This past week was a difficult one for me. I am close to finishing my book and wondering how my Word Babies will be accepted by the world. Will people buy my book? If they do buy it, will they like it? What if it gets ripped apart in book clubs? What if it doesn’t get published at all?!
Part of my anxiety stems from the fact I just entered the first four chapters into the Pacific Northwest Writers Association Literary Contest. Contest finalists will be announced in June, and the winners will be announced at the writers conference in July. Finalists will receive ribbons to wear at the conference, and I find that quite glamorous – being marked for greatness by the literary powers that be, hobnobbing with agents and editors, and proudly discussing my written offspring. So now, of course, I’m worried about not being awarded a ribbon and am already fraught with jealousy over a yet to be determined list of winners. (insert loud, exasperated sigh.)
This morning I boarded a ferry to Lummi Island to spend part of the day writing at the Beach Store Cafe. It’s the perfect place to grab a chair by the window and let those worries recede into the waters of Hale Passage.
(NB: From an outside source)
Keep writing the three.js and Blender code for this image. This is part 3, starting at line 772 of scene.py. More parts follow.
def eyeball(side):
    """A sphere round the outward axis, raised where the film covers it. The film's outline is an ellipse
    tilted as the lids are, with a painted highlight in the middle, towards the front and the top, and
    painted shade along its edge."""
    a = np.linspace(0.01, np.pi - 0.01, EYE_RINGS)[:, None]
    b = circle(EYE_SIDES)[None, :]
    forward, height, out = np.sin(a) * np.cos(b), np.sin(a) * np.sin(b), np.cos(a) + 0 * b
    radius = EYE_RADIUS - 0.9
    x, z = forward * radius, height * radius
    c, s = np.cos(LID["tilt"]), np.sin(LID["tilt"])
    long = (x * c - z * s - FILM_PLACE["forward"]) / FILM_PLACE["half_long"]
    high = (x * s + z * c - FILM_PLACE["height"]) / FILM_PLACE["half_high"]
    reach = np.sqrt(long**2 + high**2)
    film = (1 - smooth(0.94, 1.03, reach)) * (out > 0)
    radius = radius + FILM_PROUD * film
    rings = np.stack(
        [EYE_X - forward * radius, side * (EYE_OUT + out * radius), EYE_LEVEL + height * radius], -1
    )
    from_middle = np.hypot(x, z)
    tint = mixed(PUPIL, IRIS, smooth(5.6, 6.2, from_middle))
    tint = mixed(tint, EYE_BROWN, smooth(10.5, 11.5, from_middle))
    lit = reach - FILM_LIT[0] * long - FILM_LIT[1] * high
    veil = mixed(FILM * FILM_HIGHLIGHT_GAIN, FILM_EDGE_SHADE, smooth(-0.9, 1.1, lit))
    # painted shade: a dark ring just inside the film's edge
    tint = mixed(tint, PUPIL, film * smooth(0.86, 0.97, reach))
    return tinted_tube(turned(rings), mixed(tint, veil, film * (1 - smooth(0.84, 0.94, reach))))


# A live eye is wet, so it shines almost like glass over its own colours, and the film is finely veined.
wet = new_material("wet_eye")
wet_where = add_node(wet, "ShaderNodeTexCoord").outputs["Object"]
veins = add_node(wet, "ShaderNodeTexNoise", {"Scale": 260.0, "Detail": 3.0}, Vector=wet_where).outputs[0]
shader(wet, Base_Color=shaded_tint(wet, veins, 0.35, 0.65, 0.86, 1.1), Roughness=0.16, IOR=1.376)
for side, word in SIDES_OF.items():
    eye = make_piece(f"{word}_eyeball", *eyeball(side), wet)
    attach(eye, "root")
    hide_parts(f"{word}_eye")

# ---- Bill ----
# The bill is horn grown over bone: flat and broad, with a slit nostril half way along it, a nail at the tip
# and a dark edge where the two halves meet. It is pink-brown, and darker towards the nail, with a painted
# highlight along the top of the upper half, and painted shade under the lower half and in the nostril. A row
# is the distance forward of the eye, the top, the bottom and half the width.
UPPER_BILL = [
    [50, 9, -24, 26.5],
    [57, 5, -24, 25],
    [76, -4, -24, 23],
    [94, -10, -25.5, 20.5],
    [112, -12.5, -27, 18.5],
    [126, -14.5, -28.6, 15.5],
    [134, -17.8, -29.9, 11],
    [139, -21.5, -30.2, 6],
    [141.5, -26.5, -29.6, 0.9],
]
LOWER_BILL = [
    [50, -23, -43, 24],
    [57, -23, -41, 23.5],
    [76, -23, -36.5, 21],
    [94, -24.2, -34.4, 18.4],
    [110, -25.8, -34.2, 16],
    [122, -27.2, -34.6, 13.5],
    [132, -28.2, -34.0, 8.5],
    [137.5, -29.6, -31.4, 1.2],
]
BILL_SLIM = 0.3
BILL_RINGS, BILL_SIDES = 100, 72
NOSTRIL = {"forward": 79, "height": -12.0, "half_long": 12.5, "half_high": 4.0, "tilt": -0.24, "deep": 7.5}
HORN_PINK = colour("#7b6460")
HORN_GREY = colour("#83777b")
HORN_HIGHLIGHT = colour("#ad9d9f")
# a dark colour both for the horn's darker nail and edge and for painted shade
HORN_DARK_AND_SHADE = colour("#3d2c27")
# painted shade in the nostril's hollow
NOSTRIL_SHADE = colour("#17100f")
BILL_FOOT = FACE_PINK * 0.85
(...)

Sitting here and reading over my manuscript, I am reminded that I write because I love writing, not because of finalist ribbons or promise of where my Word Babies will travel. Writing is like steering a boat through fog. I don’t know if the waters ahead are smooth or turbulent. I don’t know if I’ll even find the shore or how long I’ll be sailing. But, I keep moving forward.
What’s the alternative? To stay docked?
I am assured that all writers have doubts about their craft. Does anyone else out there worry so much about things that haven’t even happened?
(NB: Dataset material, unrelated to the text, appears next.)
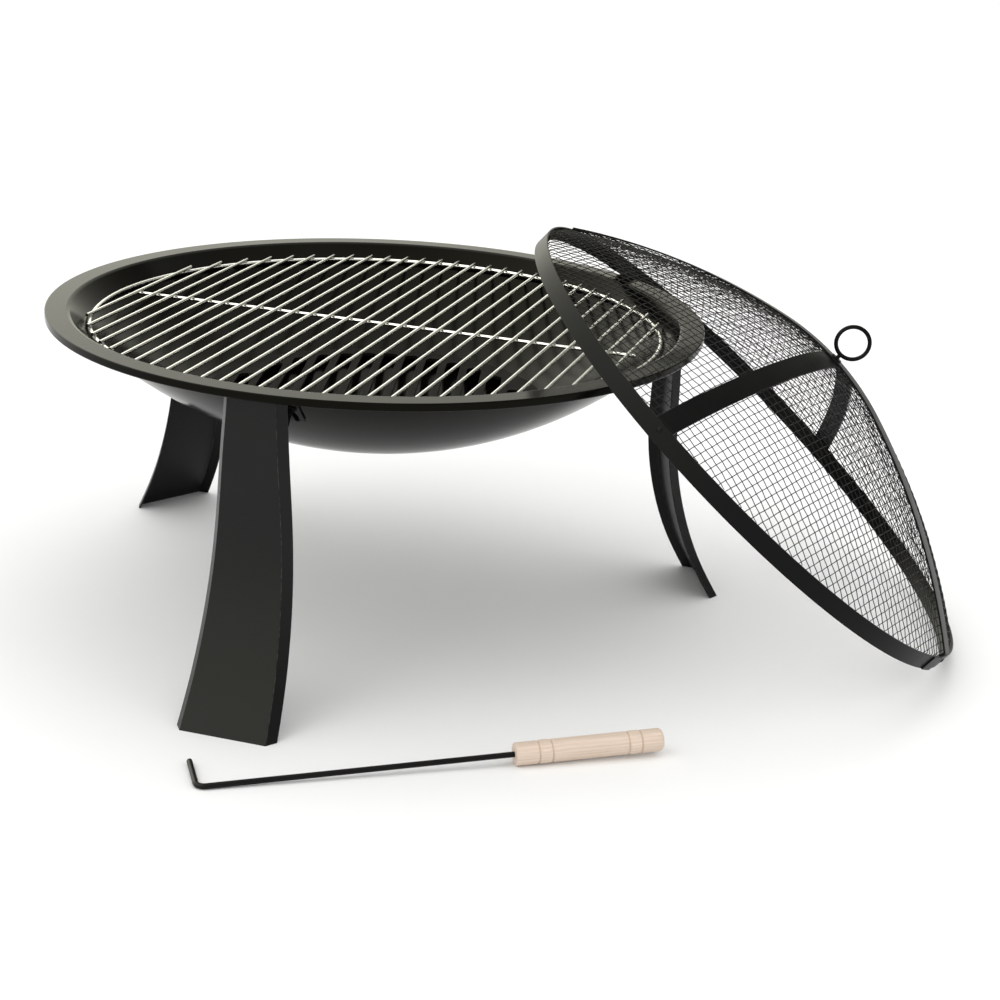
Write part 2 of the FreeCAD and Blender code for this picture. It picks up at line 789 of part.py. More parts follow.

12 years ago, I was living east of Kansas City, Missouri and driving 20 miles through blizzards nearly everyday to get to and from work. On one particularly frightening evening, I discovered this delightful thing called freezing rain. I grew up in central Minnesota, so freezing rain was a new concept. Precipitation always just came down in the form of snow. So, when a layer of ice accumulated on my windshield that night, I was terrified. I had to roll down my window and drive with my head outside to navigate the last mile to my apartment.
Two days later, when I journeyed down I-70 again to return to work, I was shocked to discover the ice-storm carnage. Multiple semi-trucks littered the ditches, some overturned. Cars were strewn about like an angry giant-child had taken to the freeway. That day, I made the decision to get the heck out the Midwest! I had recently separated from my husband, so I saw no reason to stay in Missouri and subject myself to the weather any longer. If it wasn’t ice-storms and blizzards in the winter, it was tornadoes in the summer. No thanks!
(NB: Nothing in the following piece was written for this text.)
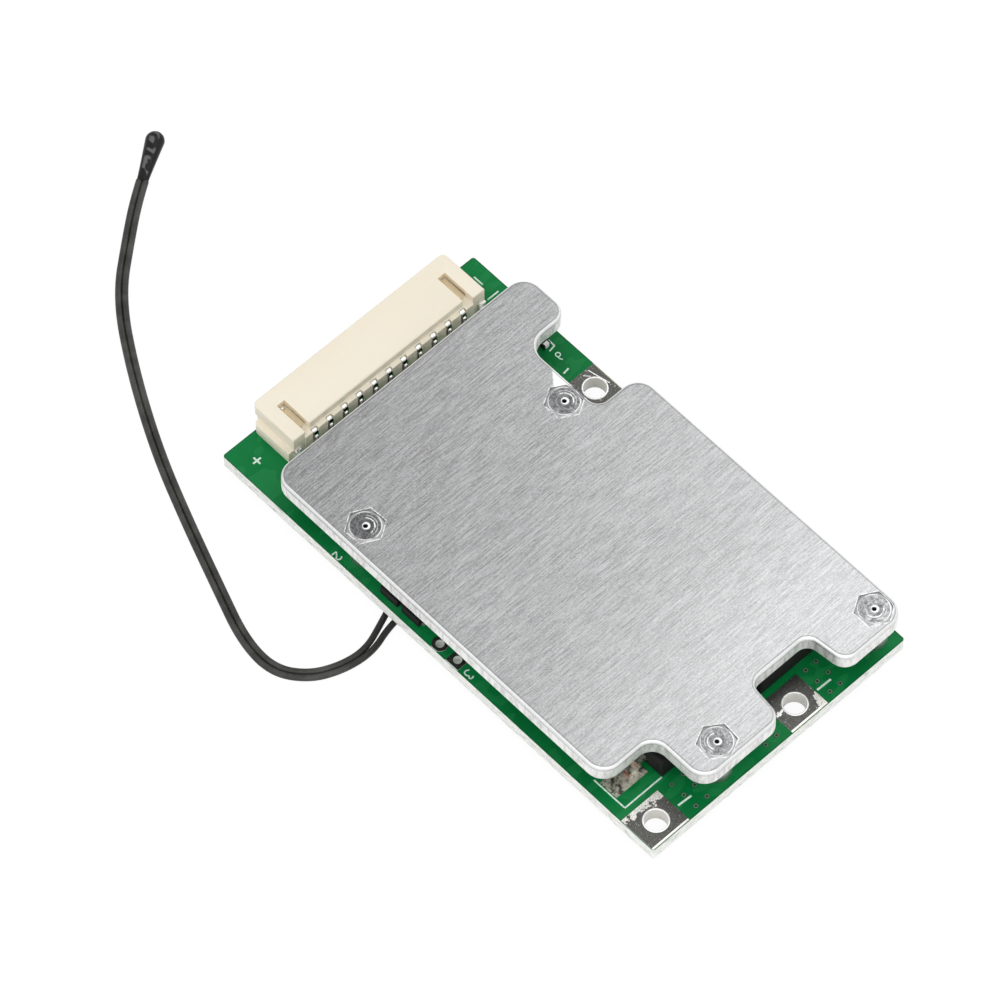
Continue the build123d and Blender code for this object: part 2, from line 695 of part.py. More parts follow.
def lead_wire(name, start, side):
    """One insulated wire of the lead, from its solder joint to the drop."""
    route = [Vector(*point) for point in start] + side_route(side)
    radii = bend_radii(route)
    path = FilletPolyline(*route, radius=radii)
    section = Plane(origin=path @ 0, z_dir=path % 0) * RegularPolygon(WIRE / 2, WIRE_SIDES)
    wire = sweep(section, path=path)
    print(name, "length", round(path.length, 2), "smallest radius", round(min(radii), 2))
    print(name, "volume", round(wire.volume, 3), "section times length", round(section.area * path.length, 3))
    return wire


def thermistor_bead():
    """The drop of epoxy: a narrow neck that swells to a round nose."""
    end = Vector(*LEAD_ROUTE[-1])
    along = (end - Vector(*LEAD_ROUTE[-2])).normalized()
    neck = BEAD_NECK / 2
    belly = BEAD_DIAMETER / 2
    flank = Line((neck, 0), (belly, BEAD_LENGTH - belly))
    nose = ThreePointArc(
        (belly, BEAD_LENGTH - belly),
        (belly * sin(radians(45)), BEAD_LENGTH - belly + belly * sin(radians(45))),
        (0, BEAD_LENGTH),
    )
    axis = Polyline((0, BEAD_LENGTH), (0, 0), (neck, 0))
    half = make_face([flank.edge(), nose.edge(), *axis.edges()])
    drop = revolve(half, Axis.Y)
    up = Vector(0, 0, 1)
    stand = Plane(origin=end, x_dir=up, z_dir=up.cross(along))
    return stand * drop


def lead_solder():
    """The two solder joints under the board where the wires end."""
    joints = []
    for start in (INNER_START, OUTER_START):
        x, y, z = start[0]
        x1 = x + SOLDER_LONG
        half = SOLDER_WIDE / 2
        z0 = board_bottom - SOLDER_HEIGHT
        joint = block(x, x1, y - half, y + half, z0, board_bottom)
        joints.append(fillet(joint.edges().group_by(Axis.Z)[0].sort_by(Axis.X)[-1], SOLDER_HEIGHT / 2))
    return Compound(children=joints)


def all_nodes():
    """Every named piece of the board, in the order in which it is put together."""
    nodes = {"circuit_board": circuit_board(), "heatsink_plate": heatsink_plate()}
    nodes["terminal_b"] = b_terminal_piece()
    nodes["terminal_p"] = p_terminal_piece()
    nodes["terminal_c"] = c_terminal_piece()
    nodes["spare_pads"] = spare_pads()
    for name in standoff_places:
        nodes[f"standoff_{name}"] = standoff(name)
        nodes[f"board_screw_{name}"] = board_screw(name)
    nodes["connector_housing"] = connector_housing()
    for i, x in enumerate(pin_places):
        nodes[f"contact_{i + 1:02d}"] = contact(x)
    nodes["hold_down_left"] = hold_down(-1)
    nodes["hold_down_right"] = hold_down(1)
    for row in range(ROWS):
        for column in range(COLUMNS):
            number = row * COLUMNS + column + 1
            nodes[f"transistor_{number}_body"] = transistor_body(column, row)
            nodes[f"transistor_{number}_leads"] = transistor_leads(column, row)
    nodes["transistor_lands"] = transistor_lands()
    nodes["thermal_pad"] = thermal_pad()
    nodes["protection_chip"] = protection_chip()
    nodes["protection_chip_leads"] = protection_chip_leads()
    first = -(BALANCE_COUNT - 1) / 2 * BALANCE_PITCH
    size = (BALANCE_LONG, BALANCE_WIDE, BALANCE_HIGH)
    bodies, ends = chip_row(BALANCE_COUNT, BALANCE_PITCH, first, balance_y, size)
    nodes["balance_resistors"] = bodies
    nodes["balance_resistor_ends"] = ends
    size = (SHUNT_LONG, SHUNT_WIDE, SHUNT_HIGH)
    bodies, ends = chip_row(SHUNT_COUNT, SHUNT_PITCH, left + SHUNT_FROM_LEFT, shunt_y, size)
    nodes["shunt_resistors"] = bodies
    nodes["shunt_resistor_ends"] = ends
    x = right - CAPACITOR_FROM_RIGHT
    size = (CAPACITOR_LONG, CAPACITOR_WIDE, CAPACITOR_HIGH)
    body, ends = chip_part(x, header_edge - CAPACITOR_FROM_HEADER_EDGE, size)
    nodes["chip_capacitor"] = body
    nodes["chip_capacitor_ends"] = Compound(children=ends)
    nodes["sense_diodes"], nodes["sense_diode_leads"] = sense_diodes()
    nodes["lead_wire_inner"] = lead_wire("lead_wire_inner", INNER_START, -1)
    nodes["lead_wire_outer"] = lead_wire("lead_wire_outer", OUTER_START, 1)
    nodes["thermistor_bead"] = thermistor_bead()
    nodes["lead_solder"] = lead_solder()
    return nodes


os.makedirs("parts", exist_ok=True)
for name, shape in all_nodes().items():
    export_step(shape, f"parts/{name}.step")
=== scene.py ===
# %% [markdown]
# # Dressing a battery management board
# A green circuit board carries a notched aluminium heat spreader, a cream eleven-way header and a
# black thermistor lead. The solid parts come ready made as a fixed frame, in metres. This lesson
# gives each of them its finish, and adds what a solid model leaves out: rolled edges, print, vias,
# solder and the smooth line of the lead.

# %% Load the frame
import json
import bmesh
import bpy
import numpy as np
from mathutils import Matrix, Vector
from mathutils.geometry import delaunay_2d_cdt


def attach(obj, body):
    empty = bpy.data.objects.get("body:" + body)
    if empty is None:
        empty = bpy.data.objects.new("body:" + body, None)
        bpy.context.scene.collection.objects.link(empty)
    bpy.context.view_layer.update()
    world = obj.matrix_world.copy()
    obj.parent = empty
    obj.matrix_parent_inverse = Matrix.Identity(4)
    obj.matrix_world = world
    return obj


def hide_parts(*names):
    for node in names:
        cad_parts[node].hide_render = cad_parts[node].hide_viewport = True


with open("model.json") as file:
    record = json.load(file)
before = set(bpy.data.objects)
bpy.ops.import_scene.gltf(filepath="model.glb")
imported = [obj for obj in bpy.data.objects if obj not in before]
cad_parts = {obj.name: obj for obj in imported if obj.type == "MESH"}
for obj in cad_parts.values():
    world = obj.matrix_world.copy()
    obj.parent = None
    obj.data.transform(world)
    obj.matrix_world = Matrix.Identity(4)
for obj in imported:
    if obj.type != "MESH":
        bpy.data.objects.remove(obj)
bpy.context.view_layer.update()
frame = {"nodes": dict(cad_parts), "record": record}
nodes = frame["nodes"]
MM = 0.001
print("solid parts:", len(nodes))

# %% [markdown]
# ## The camera
# A product photograph of a small board is taken from far away with a long lens, so that its sides
# stay almost parallel. The camera looks down at 59 degrees over the board's rear left corner. It
# comes first, because everything after it is judged through it.

# %% Camera
CAMERA_AT = Vector((-260.9, -266.93, 627.6)) * MM
LOOKS_AT = Vector((-0.66, 7.575, 2.9)) * MM


def linked(name, data):
    """A new object that shows the data, put into the scene."""
    made = bpy.data.objects.new(name, data)
    bpy.context.scene.collection.objects.link(made)
    return made


def aim(thing, at, towards):
    """Places a camera or a lamp, and turns it until its own -Z axis runs towards a point."""
    thing.location = at
    thing.rotation_euler = (towards - at).to_track_quat("-Z", "Y").to_euler()


lens = bpy.data.cameras.new("camera")
lens.sensor_width = 36.0
lens.lens = 267.83
lens.clip_end = 20.0
camera = linked("camera", lens)
aim(camera, CAMERA_AT, LOOKS_AT)
bpy.context.scene.camera = camera
print("camera distance", round((LOOKS_AT - CAMERA_AT).length, 3))

# %% [markdown]
# ## The thermistor lead
# Two thin insulated wires run side by side, as one flat twin lead, from solder joints under the
# board out over the table to a glossy drop. A wire could be swept as a mesh, but a curve object
# with a round bevel is easier to bend: its line is a smooth spline that the control points pull
# towards themselves. The second wire is the same line, shifted by one wire's width.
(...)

I moved to the Seattle, Washington area. Snow is rare, and I have not yet experienced an ice-storm here. Mostly, it just rains, and I’m okay with that! Rain or shine, the Pacific Northwest is one of the most beautiful places on earth. I know many people who follow my blog may think “home” is more of an Ireland state of mind for me. But, when I saw the photo challenge this week, I knew exactly where I belonged.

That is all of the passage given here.